Belonging to “Balinghou” or the post-’80s generation of China, Sun said he grew up virtually separated from tradition. He added, “Art is not about making something beautiful but is about thinking new and dangerous things.”

At Gallery Hyundai near Arario, two solo shows from Korean artists are going on in both its old and new buildings.

Yoo Geun-taek presents 37 of his latest paintings in an exhibition titled “Promenade,” which runs until Sept. 17. The 52-year-old has used mediums typically used in traditional East Asian paintings such as hanji paper, the black ink known as meok and hobun, known as Chinese white, for his paintings. But the results look quite different from traditional East Asian art, as the artist creates unique texture in his paintings by scratching hanji piled thick.

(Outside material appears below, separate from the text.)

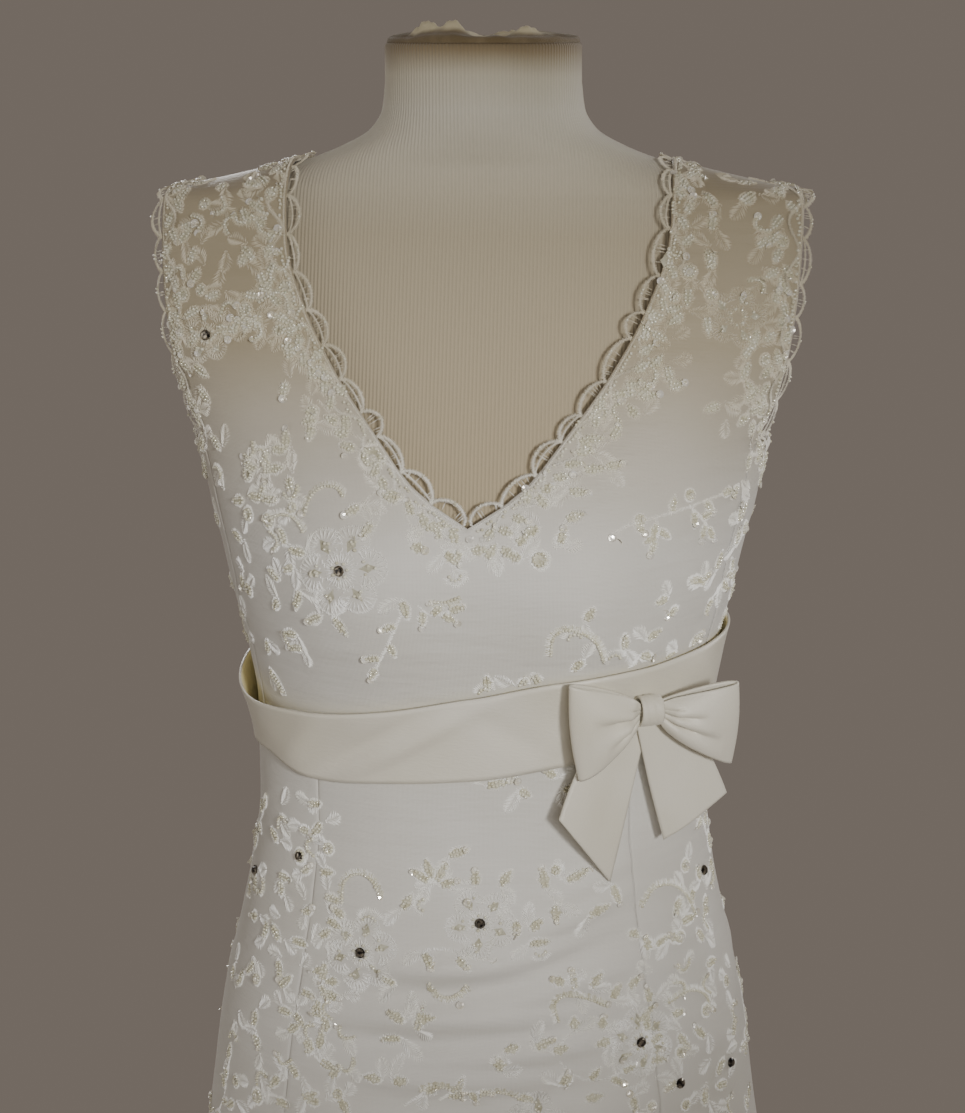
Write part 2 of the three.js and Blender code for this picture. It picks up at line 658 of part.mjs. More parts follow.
// The skirt's seven gores
function addSkirt() {
  const heights = [HEM_Z, ...SKIRT_ROWS, WAIST_SEAM_Z - SEAM_GAP / 2];
  for (const gore of SKIRT_SEAMS) {
    const rows = heights.map((z) => {
      const gap = (SEAM_GAP * 0.6) / dress.halfWidth(z) / RADIANS;
      const from = gore.from + gap;
      const to = gore.to - gap;
      return Array.from({ length: gore.columns + 1 }, (_, i) =>
        sample(dress.at, mix(from, to, i / gore.columns), z, 0.02, 0.5),
      );
    });
    add(gore.name, wall(gridSheet(rows), 0, CLOTH), "dress");
  }
}

// A point of the sash's inside: up runs from its lower edge to its upper edge
function sashPoint(angle, up) {
  const turn = turnBetween(angle, 0);
  const z = mix(read(SASH, "angle", "bottom", turn), read(SASH, "angle", "top", turn), up);
  const gape = read(SASH, "angle", "gape", turn) * Math.max(0, up) ** 1.6;
  const under = sample(dress.at, angle, z, 0.05, 0.5);
  return under.point.addScaledVector(under.normal, CLOTH + SASH_LIFT + gape);
}

// The sash, in two lengths that meet behind the bow and at the centre back
function addSash() {
  const lengths = [
    { name: "sash_front", from: -180, to: BOW_ANGLE },
    { name: "sash_side", from: BOW_ANGLE, to: 180 },
  ];
  for (const length of lengths) {
    const gap = 0.12;
    const columns = Math.round((SASH_COLUMNS * (length.to - length.from)) / 360);
    const rows = [0, 0.33, 0.67, 1].map((up) =>
      Array.from({ length: columns + 1 }, (_, i) =>
        sample(sashPoint, mix(length.from + gap, length.to - gap, i / columns), up, 0.05, 0.01),
      ),
    );
    add(length.name, wall(gridSheet(rows), 0, SASH_CLOTH), "satin");
  }
}

// Places a point of the bow's own frame on the dress
function bowFrame() {
  const seat = sample(sashPoint, BOW_ANGLE, BOW_HEIGHT_SHARE, 0.05, 0.01);
  const origin = seat.point.addScaledVector(seat.normal, SASH_CLOTH + BOW_STAND_OFF);
  const along = new THREE.Vector3(Math.cos(BOW_YAW * RADIANS), Math.sin(BOW_YAW * RADIANS), 0);
  const level = new THREE.Vector3(along.y, -along.x, 0);
  const up = new THREE.Vector3(0, 0, 1).applyAxisAngle(along, BOW_TILT * RADIANS);
  const out = level.applyAxisAngle(along, BOW_TILT * RADIANS);
  return (u, v, w) =>
    origin.clone().addScaledVector(along, u).addScaledVector(up, v).addScaledVector(out, w);
}

// One loop: a band of ribbon out to the fold and back, gathered at the knot
function bowLoop(put, loop) {
  const place = (path, across) => {
    const reach = mix(loop.reachBottom, loop.reachTop, across);
    const u = LOOP_NECK.start + (reach - LOOP_NECK.start) * Math.sin(Math.PI * path) ** 0.75;
    const open = Math.max(0, (u - KNOT.halfWidth) / (reach - KNOT.halfWidth)) ** LOOP_OPENING;
    const top = mix(LOOP_NECK.half, loop.top, open);
    const bottom = -mix(LOOP_NECK.half, loop.bottom, open);
    const pleat = 1.3 * (1 - open) * Math.cos(2 * Math.PI * across * 1.5) * Math.sin(Math.PI * path);
    const half = mix(LOOP_NECK.halfDepth, LOOP_NECK.fullDepth, Math.sin(Math.PI * path));
    const w = LOOP_NECK.middle + loop.rise * open + half * Math.cos(Math.PI * path) + pleat;
    return put(loop.side * u, mix(bottom, top, across), w);
  };
  const acrossSteps = 5;
  const sense = loop.side;
  const turned = (p, q) => place(Math.min(1, Math.max(0, sense * p)), q);
  const at = (share, j) => {
    const path = Math.min(0.999, Math.max(0.001, sense < 0 ? 1 - share : share));
    return sample(turned, sense * path, j / acrossSteps, 0.001, 0.01);
  };
  return gridSheet(
    Array.from({ length: acrossSteps + 1 }, (_, j) => LOOP_PATH.map((share) => at(share, j))),
  );
}

function addBow() {
  const put = bowFrame();
  for (const loop of LOOPS) add(loop.name, wall(bowLoop(put, loop), 0, BOW_CLOTH), "satin");

  const steps = 14;
  const knotPoint = (u, turn) =>
    put(
      u,
      (KNOT.halfHeight - BOW_CLOTH) * Math.sin(turn),
      KNOT.depth / 2 + (KNOT.depth / 2 - BOW_CLOTH) * Math.cos(turn),
    );
  const rings = Array.from({ length: steps }, (_, j) =>
    [-KNOT.halfWidth, -KNOT.halfWidth * 0.4, KNOT.halfWidth * 0.4, KNOT.halfWidth].map((u) =>
      sample(knotPoint, u, (2 * Math.PI * j) / steps, 0.1, 0.01),
    ),
  );
  const knot = newSheet();
  const lines = rings.map((ring) => addRow(knot, ring));
  lines.forEach((line, j) => addStrip(knot, line, lines[(j + 1) % steps]));
  add("bow_knot", wall(knot, 0, BOW_CLOTH), "satin");

  for (const tail of TAILS) {
    const place = (across, down) => {
      const end = { u: mix(tail.to[0].u, tail.to[1].u, across), v: mix(tail.to[0].v, tail.to[1].v, across) };
      const spread = down ** mix(tail.opening[0], tail.opening[1], across);
      const u = mix(mix(tail.from[0], tail.from[1], across), end.u, spread);
      const v = mix(TAIL_START.v, end.v, down);
      const curl = 1.8 * Math.sin(Math.PI * across) * down;
      return put(u, v, mix(TAIL_START.w, tail.out, down ** TAIL_LIFT) + curl);
    };
    const rising = (across, up) => place(across, -up);
    const rows = [1, 0.75, 0.5, 0.28, 0.1, 0].map((down) =>
      [0, 0.25, 0.5, 0.75, 1].map((across) => sample(rising, across, -down, 0.01, 0.01, 0)),
    );
    add(tail.name, wall(gridSheet(rows), 0, BOW_CLOTH), "satin");
  }
}

// Samples along a curve, at the same shares of each pitch and ending with one more foot, and with the
// direction that points off the panel
function alongEdge(curve, towards, pitch, shares) {
  const fine = Array.from({ length: 241 }, (_, i) => curve(i / 240));
  const lengths = [0];
  for (let i = 1; i < fine.length; i += 1) {
    lengths.push(lengths[i - 1] + fine[i].point.distanceTo(fine[i - 1].point));
  }
  const total = lengths[lengths.length - 1];
  const count = Math.round(total / pitch);
  const places = Array.from({ length: count }, (_, k) => shares.map((share) => k + share)).flat();
  const last = count + shares[1];
  return [...places, count, last].map((place) => {
    const goal = (total * place) / last;
    const i = Math.max(1, lengths.findIndex((l) => l >= goal - 1e-6));
    const share = (goal - lengths[i - 1]) / (lengths[i] - lengths[i - 1]);
    const point = fine[i - 1].point.clone().lerp(fine[i].point, share);
    const normal = fine[i - 1].normal.clone().lerp(fine[i].normal, share).normalize();
    const before = fine[Math.max(0, i - 5)].point;
    const along = fine[Math.min(240, i + 4)].point.clone().sub(before).normalize();
    const off = normal.clone().cross(along).normalize();
    if (off.dot(towards.clone().sub(point)) < 0) off.negate();
    return { point, normal, off, along };
  });
}

// A scalloped cord on a narrow band: the band lies on the panel's edge, and the loops stand off it on
// short feet, open inside
function scallops(curve, towards) {
  const shares = SCALLOP_PROFILE.map((row) => row.share);
  const stations = alongEdge(curve, towards, SCALLOP.pitch, shares);
  const sheet = newSheet();
  const raised = (height) =>
    addRow(
      sheet,
      stations.map((s, k) => ({
        point: s.point.clone().addScaledVector(s.off, height(SCALLOP_PROFILE[k % shares.length])),
        normal: s.normal,
      })),
    );
  const inner = raised(() => -SCALLOP.band);
  const outer = raised(() => 0.4);
  const crest = raised((row) => row.crest);
  const isFoot = (k) => k % shares.length < 2;
  const hole = outer.map((index, k) => {
    if (isFoot(k)) return index;
    const s = stations[k];
    const height = SCALLOP_PROFILE[k % shares.length].crest - SCALLOP.cord;
    return addRow(sheet, [{ point: s.point.clone().addScaledVector(s.off, height), normal: s.normal }])[0];
  });
  const flip = stations[1].normal.clone().cross(stations[1].off).dot(stations[1].along) > 0;
  const face = (a, b, c, d) => sheet.faces.push(flip ? [d, c, b, a] : [a, b, c, d]);
  for (let k = 0; k + 1 < stations.length; k += 1) {
    face(inner[k], inner[k + 1], outer[k + 1], outer[k]);
    face(hole[k], hole[k + 1], crest[k + 1], crest[k]);
  }
  return sheet;
}

// The curves that the lace follows, on the +X side
function laceCurves() {
  const frontNeck = (t) => strapSample(FRONT_STRAP, 0, mix(0.045, 0.985, t));
  const backNeck = (t) => strapSample(BACK_STRAP, 0, mix(0.06, 0.985, t));
  const cornerShare = shareAt(FRONT_STRAP, ARMHOLE_CORNER_Z);
  const frontPart = (t) => strapSample(FRONT_STRAP, 1, mix(0.985, cornerShare, t));
  const underPart = (t) => sample(sidePoint, t, 1, 0.01, 0.01);
  const backZ = (t) => mix(ARMHOLE_CORNER_Z, BACK_NECK_Z, t);
  const backLow = (t) => {
    const z = backZ(t);
    return sample((u, h) => dress.beside(-u, h, BACK), -BACK_STRAP.outer(z), z, 0.5, 0.5);
  };
  const backHigh = (t) => strapSample(BACK_STRAP, 1, mix(0, 0.985, t));
  const parts = [
    { until: 0.42, curve: frontPart },
    { until: 0.6, curve: underPart },
    { until: 0.77, curve: backLow },
    { until: 1, curve: backHigh },
  ];
  const armhole = (t) => {
    const i = parts.findIndex((part) => t <= part.until);
    const from = i === 0 ? 0 : parts[i - 1].until;
    return parts[i].curve((t - from) / (parts[i].until - from));
  };
  return { frontNeck, backNeck, armhole };
}

function addLaceEdges() {
  const curves = laceCurves();
  const neckCentre = new THREE.Vector3(0, 10, 1470);
  const frontOpening = new THREE.Vector3(0, -60, 1400);
  const armCentre = new THREE.Vector3(240, 20, 1385);
  const lift = CLOTH + LAID_ON;
  const pieces = [
    { name: "lace_neck_front", sheet: scallops(curves.frontNeck, frontOpening) },
    { name: "lace_neck_back", sheet: scallops(curves.backNeck, neckCentre) },
    { name: "lace_armhole", sheet: scallops(curves.armhole, armCentre) },
  ];
  for (const piece of pieces) {
    add(`${piece.name}_right`, wall(piece.sheet, lift, LACE_CLOTH), "lace");
    add(`${piece.name}_left`, wall(mirrored(piece.sheet), lift, LACE_CLOTH), "lace");
  }
}

// One flower of corded lace, made from the panel's points and moved out
function flowerSheet(flower) {
  const side = flower.back ? BACK : FRONT;
  const sense = flower.back ? -1 : 1;
  const place = (u, z) => dress.beside(sense * u, z, side);
  const steps = flower.petals * 3;
  const middle = sample(place, sense * flower.x, flower.z, 0.5, 0.5);
  const right = new THREE.Vector3(-middle.normal.y, middle.normal.x, 0).normalize();
  const stretch = Math.max(0.25, Math.abs(right.x));
  const ring = (share) =>
    Array.from({ length: steps }, (_, i) => {
      const turn = (360 * i) / steps + flower.turn;
      const petal = Math.cos(flower.petals * (turn - flower.turn) * RADIANS);
      const radius = flower.radius * share * (share < 1 ? 1 : 0.8 + 0.2 * petal);
      const u = sense * flower.x + radius * Math.cos(turn * RADIANS) * stretch;
      return sample(place, u, flower.z + radius * Math.sin(turn * RADIANS), 0.5, 0.5);
    });
  const sheet = newSheet();
  const [hub] = addRow(sheet, [middle]);
  const inner = addRow(sheet, ring(0.45));
  const outer = addRow(sheet, ring(1));
  inner.forEach((a, i) => {
    const j = (i + 1) % steps;
    sheet.faces.push([hub, a, inner[j]], [a, outer[i], outer[j], inner[j]]);
  });
  return sheet;
}

function addFlowers() {
  for (const flower of FLOWERS) {
    add(flower.name, wall(flowerSheet(flower), CLOTH + LAID_ON, LACE_CLOTH), "lace");
  }
}

function addButtons() {
  const { radius, height } = BUTTON;
  const profile = [
    [0, 0],
    [radius * 0.9, 0],
    [radius, height * 0.35],
    [radius * 0.72, height * 0.82],
    [0, height],
  ].map(([x, y]) => new THREE.Vector2(x, y));
  const dome = new THREE.LatheGeometry(profile, 8);
  const covered = { from: read(SASH, "angle", "bottom", 180) - radius, to: read(SASH, "angle", "top", 180) + radius };
  let number = 1;
  for (let z = BUTTON_ROW.first; z >= BUTTON_ROW.last; z -= BUTTON_ROW.step) {
    if (z > covered.from && z < covered.to) continue;
    const seat = sample(dress.at, 180, z, 0.5, 0.5);
    const button = add(`button_${String(number).padStart(2, "0")}`, dome, "satin");
    button.position.copy(seat.point.addScaledVector(seat.normal, CLOTH + BUTTON.lift));
    button.quaternion.setFromUnitVectors(new THREE.Vector3(0, 1, 0), seat.normal);
    number += 1;
  }
}

addForm();
addBodice();
addSkirt();
addSash();
addBow();
addLaceEdges();
addFlowers();
addButtons();

export default group;
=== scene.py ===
# A sleeveless V-neck wedding dress with beaded lace, a satin sash and a bow, worn by a limbless dress form.
# Lengths are millimetres and angles are degrees, until a mesh is made in metres.
import math

import bpy
import numpy as np
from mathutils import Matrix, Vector
from mathutils.bvhtree import BVHTree


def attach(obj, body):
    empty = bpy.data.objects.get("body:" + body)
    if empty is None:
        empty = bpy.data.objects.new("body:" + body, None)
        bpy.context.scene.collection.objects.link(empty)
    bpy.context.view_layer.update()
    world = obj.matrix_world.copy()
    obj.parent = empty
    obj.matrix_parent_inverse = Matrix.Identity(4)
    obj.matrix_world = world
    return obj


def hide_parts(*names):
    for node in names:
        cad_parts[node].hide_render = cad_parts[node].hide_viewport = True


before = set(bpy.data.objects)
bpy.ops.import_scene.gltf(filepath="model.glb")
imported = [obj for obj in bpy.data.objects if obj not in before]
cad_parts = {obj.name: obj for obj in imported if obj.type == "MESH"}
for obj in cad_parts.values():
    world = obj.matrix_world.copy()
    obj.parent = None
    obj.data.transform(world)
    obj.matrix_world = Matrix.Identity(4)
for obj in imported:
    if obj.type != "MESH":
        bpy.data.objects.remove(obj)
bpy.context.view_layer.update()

MM = 0.001
FRONT = -1
BACK = 1
rng = np.random.default_rng(11)

# The camera, worked out from the photograph
PHOTO_SIZE = (965, 1113)
FOCAL_PIXELS = 2232
CAMERA_DISTANCE = 1340
CAMERA_HEIGHT = 1543
CAMERA_AZIMUTH = 4
CAMERA_PITCH = 13.2
SENSOR = 36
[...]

The subjects of Yoo’s paintings are also different from those of old Korean and Chinese paintings. His works depict fountains, rooms with mosquito nets, bathtubs with showers and landscapes of low mountains near his studio in northern Seoul.

“East Asian paintings have never depicted a fountain, as it is against the law of nature in which water flows downward,” Yoo said at the gallery last month. “But I’m greatly interested in fountains, as they have the power of suddenly, dramatically changing an ordinary environment.”

The other artist Minjung Kim, 55, who is active in France and the United States, presents about 30 of her latest paintings. The title of her solo show “Paper, Ink and Fire: After the Process,” which runs until Oct. 8, summarizes her works’ mediums.

In her “Phasing” series, the artist dashes calligraphic strokes of meok on a first sheet of paper and then, on a second sheet, she traces out the outlines of the meok strokes and cuts out the parts by burning them with incense sticks. Finally, she overlaps the sheets to complete a work.

On the other hand, at Artside Gallery, located to the west of Gyeongbok Palace, Jae Hoon Lee presents 12 new paintings and one installation work in a solo show titled “For a Fight on the Green Field,” which runs until Sept. 24.

In the unique paintings, which combine East Asian traditional ink painting and Western fresco, the 39-year-old artist tells “the story of hidden links between modernization under the Japanese colonial rule and the contemporary period,” the artist said last month.